*** Data excerpt ***

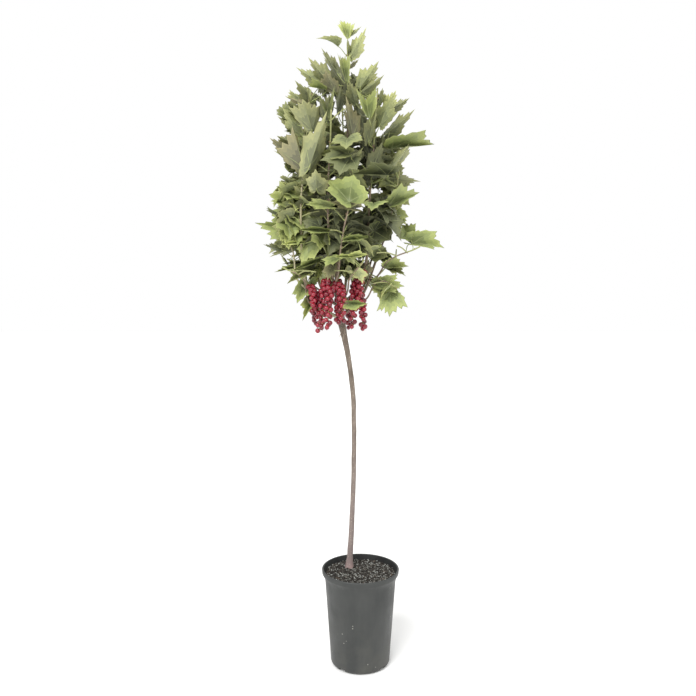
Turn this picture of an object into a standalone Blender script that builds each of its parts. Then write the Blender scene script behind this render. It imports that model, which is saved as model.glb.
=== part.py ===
# Redcurrant grown as a small standard in a round nursery pot.
# Metres, +Z up. The origin is the middle of the pot's flat underside and -Y is the front.
import math
import random

import bpy
import bmesh
import numpy as np
from mathutils import Vector
from mathutils.bvhtree import BVHTree

# Pot
POT_HEIGHT = 0.219
LIP_RADIUS = 0.085
LIP_HEIGHT = 0.010
SHOULDER_RADIUS = 0.0787
FOOT_RADIUS = 0.0655
FOOT_ROUND = 0.010
POT_WALL = 0.0016
LIP_WALL = 0.0042
LIP_ROUND = 0.0012
FOOT_STEPS = 4
POT_STEPS = 28
NOTCH_COUNT = 4
NOTCH_ANGLE = math.radians(-40.0)
NOTCH_WIDTH = 0.019
NOTCH_HEIGHT = 0.0080
NOTCH_DEPTH = 0.0160

# Potting soil
CLEARANCE = 0.0003
SEAT_MARGIN = 0.0001
RIM_STEPS = 6
SOIL_BELOW_RIM = 0.0115
SOIL_RINGS = 5
SOIL_RELIEF = 0.0018
SEAT_RADIUS = 0.014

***

Set problem
Copy out the listing above, line by line and exactly, from its first line to the line holding "import random", inclusive.

Solution to this exercise
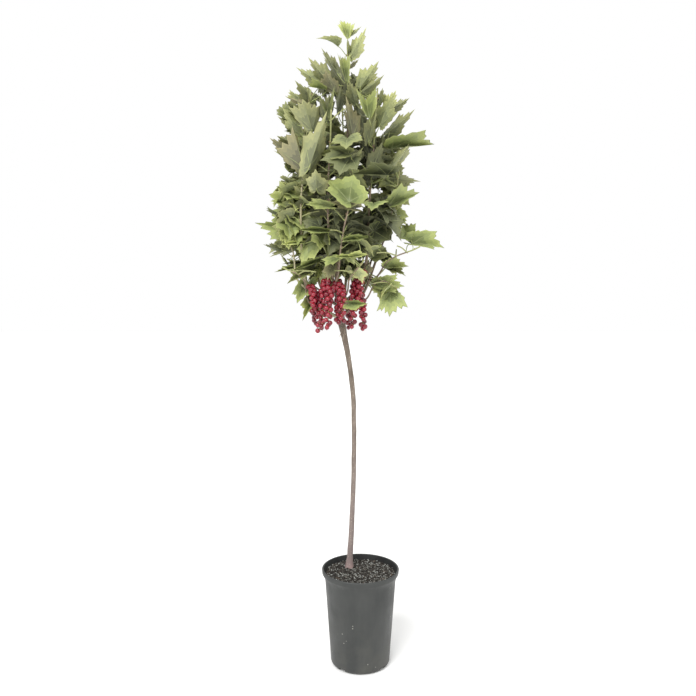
Turn this picture of an object into a standalone Blender script that builds each of its parts. Then write the Blender scene script behind this render. It imports that model, which is saved as model.glb.
=== part.py ===
# Redcurrant grown as a small standard in a round nursery pot.
# Metres, +Z up. The origin is the middle of the pot's flat underside and -Y is the front.
import math
import random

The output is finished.